Where the early 2000s were often characterized as the ‘Age of Individualism’, today we see the return of the group. Or, more specifically, the return of group formation and network organization, as theorized by scholars such as anthropologist and philosopher of science Bruno Latour, who stresses that there are no such things as groups, only instances of group formation. Media theorist Ned Rossiter and internet critic Geert Lovink have developed the notion of ‘organized networks’ as an important and productive collaborative constellation of our day and age, enabled by digital media. And recently, Dutch cultural thinkers and consultants Michiel Schwarz and Diana Krabbendam have declared this the age of ‘Sustainism’, the era of collaboration, sharing and ‘doing more with less’, as a sustainable and social antidote to the modernist adagium ‘less is more’. These present-day collaborative networks dynamically organize and reorganize themselves around social issues, political actions and events, to fully disassemble and reassemble around tastes, fashion styles, crafts or cuisines.
The artists in this edition of Impakt Online regard these concerns from nearly contrary yet complementary angles, presenting social and theoretical approaches in surprising epistemological formats. The exhibition consists of two newly commissioned networked works of art in an online exhibition, which are also presented on-site during Impakt festival 2013.
Commissioned artists: Warren Sack and Erick Beltrán.
Warren Sack - ‘Things the mind already knows: In May 2013 the US imported more crude oil from Canada than from any other country in the world (over 2.3 million barrels per day)’
The first part of the title of the proposed work is a quote from the painter Jasper Johns who said, “It all began with my painting a picture of an American flag. Using this design took care of a great deal for me because I didn’t have to design it. So I went on to similar things like the targets things the mind already knows. That gave me room to work on other levels” (“His heart belong to DADA,” Time 73, 4 May, 1959: 58; as cited in Jasper Johns, Writings, sketchbook Notes, Interviews, ed. Kirk Varnedoe, MOMA, New York, 1996, p. 82). The second part of the title is a statistic gathered by the US Energy Information Administration (http://www.eia.gov/petroleum/imports/companylevel/). The statistic surprises many who think the US gets most of its oil from countries in the Middle East, but, in fact, most of oil imported in to the US comes from North and South America: “The top five sources of US crude oil imports for May  were Canada (2,329 thousand barrels per day), Saudi Arabia (1,440 thousand barrels per day), Mexico (777 thousand barrels per day), Venezuela (674 thousand barrels per day) and Colombia (373 thousand barrels per day).” By tracing the networks (e.g., energy) that connect different parts of the globe, things that we think we already know (e.g., flags and countries of the Americas) can be surprisingly unknown.

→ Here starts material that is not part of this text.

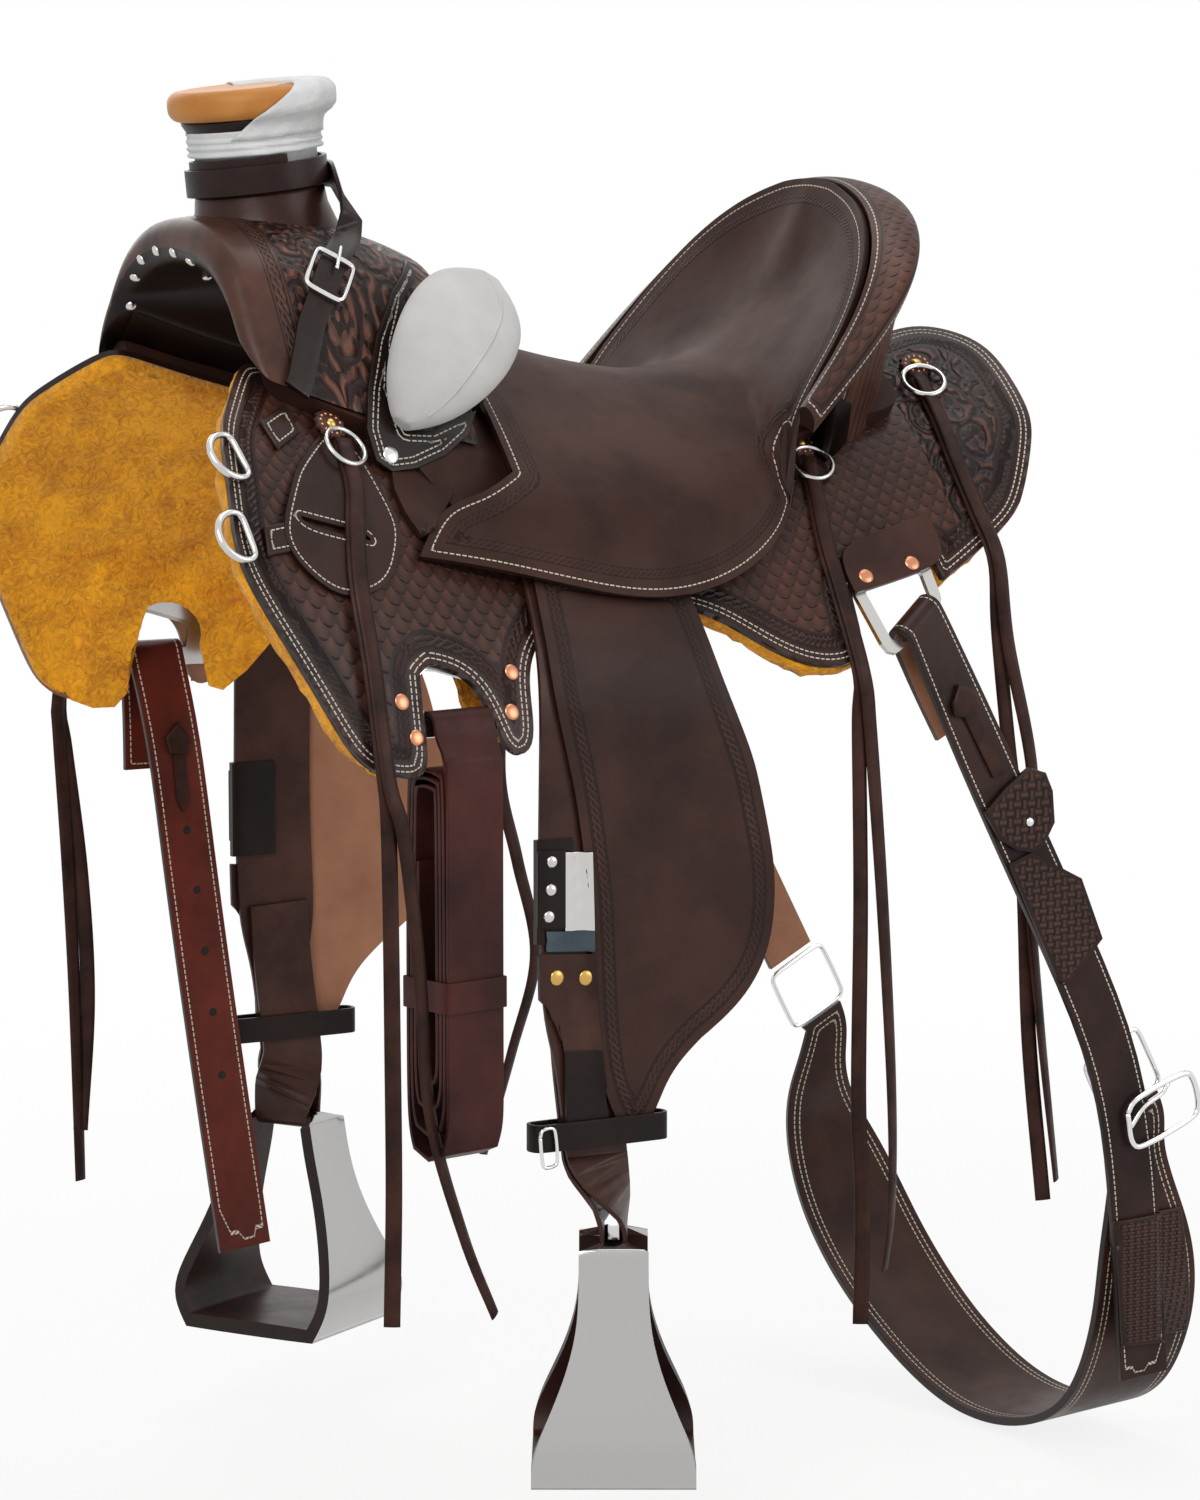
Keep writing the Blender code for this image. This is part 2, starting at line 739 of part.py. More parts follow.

Warren Sack is a software designer and media theorist whose work explores theories and designs for online public space and public discussion. He is Professor of Film and Digital Media at the University of California, Santa Cruz and earned a B.A. from Yale College and an S.M. and Ph.D. from the MIT Media Laboratory. Warren’s writings on new media and computer science have been published widely and his art work has been shown at the ZKM|Center for Art and Media, Karlsruhe, Germany; the New Museum of Contemporary Art, New York; the Walker Art Center, Minneapolis; the artport of the Whitney Museum of American Art; and, the San Francisco Museum of Modern Art.
Erick Beltrán - Apparition of Units
A series of animations and collections of images that study the space the concept of “unit” has in contemporary culture. A proposal in chapters ranging from the creation of units to the creation of values in social psyche. Modernity thought us to displace different kind of units in favor of a single one: the self. Therefore the impossibility of reading scales and the reduction of multiplicity into a signal referential point: me.
1. Platforms of visibility
A diagram describing how scenes are needed in order to create units. Unit as methodological particle.
2. Diffuse Capitalism
Progress versus process. How does modernity place the self as unit, creating a myriad of self assuring concepts: class, comfort, nation, excess, etc.
3. Self confirmation and territory
The Unit is conceived as property. Territory considered as natural space of the self.
4. Self-horizon / Horizon-self
Different access to a circumstance gives out completely different scenarios: Either the world is a storage for matter (to own and transform) or the world is a constant negotiation of forces visible in conflicting nodes.
5. Rate exchange
Contemporary society nourishes value from simultaneous contradictory origins. Ex. Detritus – uniqueness – holiness.
Erick Beltrán (México D.F., 1974) studied visual arts at Universidad Nacional Autonoma de México (ENAP-UNAM). Artist in residency at ENSAD, París (2000-2001) y Rijksakademie, Amsterdam(2002-2004). Recent work has been exhibited at MACBA (Barcelona), Qalandia International (Palestine), Taipei Biennial 2012 (Taipei), CCA Wattis Institute for Contemporary Arts (San Francisco), The Tropenmuseum (Amsterdam), Museo Tamayo (Mexico City), Manifesta 8 (Murcia), among others.